The exercise —
Pick out the lines below with "record" and list them.

-- -- --

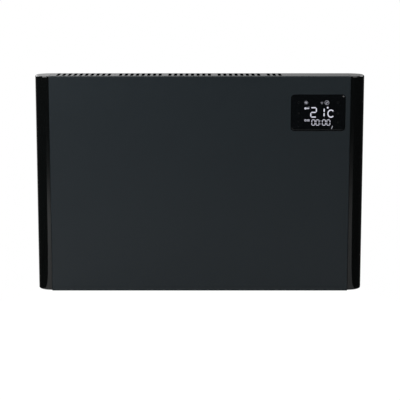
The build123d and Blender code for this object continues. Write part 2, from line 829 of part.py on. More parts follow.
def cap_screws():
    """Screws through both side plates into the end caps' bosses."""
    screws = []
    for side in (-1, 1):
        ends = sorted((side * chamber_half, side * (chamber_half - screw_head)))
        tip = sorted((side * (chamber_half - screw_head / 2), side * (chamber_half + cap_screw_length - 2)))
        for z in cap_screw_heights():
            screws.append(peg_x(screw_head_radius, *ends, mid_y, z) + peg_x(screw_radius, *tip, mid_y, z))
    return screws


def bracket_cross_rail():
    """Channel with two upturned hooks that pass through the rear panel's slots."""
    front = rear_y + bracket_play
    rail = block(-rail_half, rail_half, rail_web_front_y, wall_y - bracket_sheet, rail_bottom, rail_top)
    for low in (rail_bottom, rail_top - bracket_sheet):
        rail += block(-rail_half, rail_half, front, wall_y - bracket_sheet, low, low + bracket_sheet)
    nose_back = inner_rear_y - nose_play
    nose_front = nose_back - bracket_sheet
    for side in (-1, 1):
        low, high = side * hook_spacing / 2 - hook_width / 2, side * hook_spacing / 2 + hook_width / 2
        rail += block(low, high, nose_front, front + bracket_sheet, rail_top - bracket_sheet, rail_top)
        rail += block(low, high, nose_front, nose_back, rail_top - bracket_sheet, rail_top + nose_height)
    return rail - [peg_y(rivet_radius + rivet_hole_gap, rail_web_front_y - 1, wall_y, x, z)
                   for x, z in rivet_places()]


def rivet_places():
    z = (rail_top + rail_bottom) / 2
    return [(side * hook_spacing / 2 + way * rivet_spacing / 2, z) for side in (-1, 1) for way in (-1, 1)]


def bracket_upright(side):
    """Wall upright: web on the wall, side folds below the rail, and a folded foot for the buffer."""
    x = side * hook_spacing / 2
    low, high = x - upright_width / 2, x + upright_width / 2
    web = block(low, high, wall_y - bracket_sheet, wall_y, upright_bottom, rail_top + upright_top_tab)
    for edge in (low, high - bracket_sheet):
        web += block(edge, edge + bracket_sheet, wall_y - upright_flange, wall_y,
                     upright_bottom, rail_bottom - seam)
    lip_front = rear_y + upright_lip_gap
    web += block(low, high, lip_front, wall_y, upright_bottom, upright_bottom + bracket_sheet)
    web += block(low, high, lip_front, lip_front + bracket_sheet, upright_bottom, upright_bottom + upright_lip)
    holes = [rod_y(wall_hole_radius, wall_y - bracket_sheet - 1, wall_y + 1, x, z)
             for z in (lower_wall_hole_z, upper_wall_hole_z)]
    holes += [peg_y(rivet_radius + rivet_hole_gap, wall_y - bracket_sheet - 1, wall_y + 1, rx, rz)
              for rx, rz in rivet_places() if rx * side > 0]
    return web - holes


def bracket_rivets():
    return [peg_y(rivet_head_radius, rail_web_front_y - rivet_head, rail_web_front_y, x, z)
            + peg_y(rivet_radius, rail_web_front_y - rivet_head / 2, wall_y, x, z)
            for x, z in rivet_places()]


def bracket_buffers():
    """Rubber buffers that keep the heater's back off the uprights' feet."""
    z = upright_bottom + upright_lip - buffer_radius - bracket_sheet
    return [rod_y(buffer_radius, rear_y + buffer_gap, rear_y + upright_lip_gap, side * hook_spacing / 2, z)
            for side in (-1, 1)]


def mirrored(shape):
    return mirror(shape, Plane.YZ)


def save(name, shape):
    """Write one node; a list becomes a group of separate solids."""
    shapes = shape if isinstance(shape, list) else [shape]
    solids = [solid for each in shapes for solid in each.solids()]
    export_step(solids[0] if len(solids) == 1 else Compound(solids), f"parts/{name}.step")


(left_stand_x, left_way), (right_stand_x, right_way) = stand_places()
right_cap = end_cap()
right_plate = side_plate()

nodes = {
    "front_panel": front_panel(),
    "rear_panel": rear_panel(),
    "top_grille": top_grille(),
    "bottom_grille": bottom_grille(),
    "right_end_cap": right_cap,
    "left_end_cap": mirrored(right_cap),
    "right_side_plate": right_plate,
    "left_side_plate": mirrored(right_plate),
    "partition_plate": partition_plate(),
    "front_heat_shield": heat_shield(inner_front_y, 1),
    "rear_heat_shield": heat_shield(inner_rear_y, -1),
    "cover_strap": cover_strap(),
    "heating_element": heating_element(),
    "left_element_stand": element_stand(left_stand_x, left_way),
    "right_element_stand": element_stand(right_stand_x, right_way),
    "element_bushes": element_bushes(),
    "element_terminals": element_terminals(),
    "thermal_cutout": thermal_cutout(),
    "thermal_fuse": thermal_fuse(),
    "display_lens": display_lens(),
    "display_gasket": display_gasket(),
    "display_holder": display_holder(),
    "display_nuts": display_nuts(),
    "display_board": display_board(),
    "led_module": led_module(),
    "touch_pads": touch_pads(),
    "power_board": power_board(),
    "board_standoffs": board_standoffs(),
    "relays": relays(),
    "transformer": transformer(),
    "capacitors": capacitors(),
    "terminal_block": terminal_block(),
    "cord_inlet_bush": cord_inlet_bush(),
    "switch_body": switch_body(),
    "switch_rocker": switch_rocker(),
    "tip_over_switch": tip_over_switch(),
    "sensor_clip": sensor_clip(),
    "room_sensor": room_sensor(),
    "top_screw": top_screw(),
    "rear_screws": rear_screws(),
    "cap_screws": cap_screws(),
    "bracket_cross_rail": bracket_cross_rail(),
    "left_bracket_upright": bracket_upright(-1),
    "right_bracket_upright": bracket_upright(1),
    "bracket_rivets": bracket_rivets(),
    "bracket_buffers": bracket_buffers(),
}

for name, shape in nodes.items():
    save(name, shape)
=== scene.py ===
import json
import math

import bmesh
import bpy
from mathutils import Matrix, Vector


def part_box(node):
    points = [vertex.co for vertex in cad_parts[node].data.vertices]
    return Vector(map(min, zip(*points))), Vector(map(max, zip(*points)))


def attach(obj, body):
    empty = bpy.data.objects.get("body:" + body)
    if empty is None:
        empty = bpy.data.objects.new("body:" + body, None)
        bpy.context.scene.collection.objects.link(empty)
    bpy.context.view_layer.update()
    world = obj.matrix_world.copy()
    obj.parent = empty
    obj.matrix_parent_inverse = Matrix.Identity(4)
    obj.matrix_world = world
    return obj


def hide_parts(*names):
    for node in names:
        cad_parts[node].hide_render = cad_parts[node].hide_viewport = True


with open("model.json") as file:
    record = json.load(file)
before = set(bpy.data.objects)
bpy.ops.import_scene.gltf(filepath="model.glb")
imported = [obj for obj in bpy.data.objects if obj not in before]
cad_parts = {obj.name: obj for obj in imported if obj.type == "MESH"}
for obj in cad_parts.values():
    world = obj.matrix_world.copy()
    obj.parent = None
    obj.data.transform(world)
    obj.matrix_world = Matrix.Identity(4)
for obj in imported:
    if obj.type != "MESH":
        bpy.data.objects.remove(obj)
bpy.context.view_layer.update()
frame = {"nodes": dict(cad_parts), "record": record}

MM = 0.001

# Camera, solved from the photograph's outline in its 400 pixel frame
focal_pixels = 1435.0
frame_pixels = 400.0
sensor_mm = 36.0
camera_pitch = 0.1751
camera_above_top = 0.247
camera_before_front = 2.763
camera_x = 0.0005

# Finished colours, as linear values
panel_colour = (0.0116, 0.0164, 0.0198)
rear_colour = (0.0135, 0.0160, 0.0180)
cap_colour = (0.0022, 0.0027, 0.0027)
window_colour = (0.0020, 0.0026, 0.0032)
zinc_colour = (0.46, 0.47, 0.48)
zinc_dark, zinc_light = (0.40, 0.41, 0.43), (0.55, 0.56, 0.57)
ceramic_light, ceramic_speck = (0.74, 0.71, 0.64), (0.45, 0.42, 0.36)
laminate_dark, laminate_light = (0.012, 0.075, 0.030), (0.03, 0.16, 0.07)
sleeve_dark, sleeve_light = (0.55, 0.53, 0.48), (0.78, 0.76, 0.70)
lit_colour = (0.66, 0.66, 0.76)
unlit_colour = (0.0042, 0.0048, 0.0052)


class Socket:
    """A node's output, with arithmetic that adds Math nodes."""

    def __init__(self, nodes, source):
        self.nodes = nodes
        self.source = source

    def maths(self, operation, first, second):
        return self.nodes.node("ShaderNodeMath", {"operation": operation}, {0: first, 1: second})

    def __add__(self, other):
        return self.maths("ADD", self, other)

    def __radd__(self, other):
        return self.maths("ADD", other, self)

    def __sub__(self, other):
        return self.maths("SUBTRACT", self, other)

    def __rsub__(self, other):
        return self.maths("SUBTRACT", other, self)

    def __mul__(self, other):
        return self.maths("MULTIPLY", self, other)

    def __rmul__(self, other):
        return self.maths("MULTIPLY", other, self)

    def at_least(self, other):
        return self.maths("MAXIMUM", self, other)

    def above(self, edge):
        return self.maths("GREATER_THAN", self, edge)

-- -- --

Response —
    record = json.load(file)
frame = {"nodes": dict(cad_parts), "record": record}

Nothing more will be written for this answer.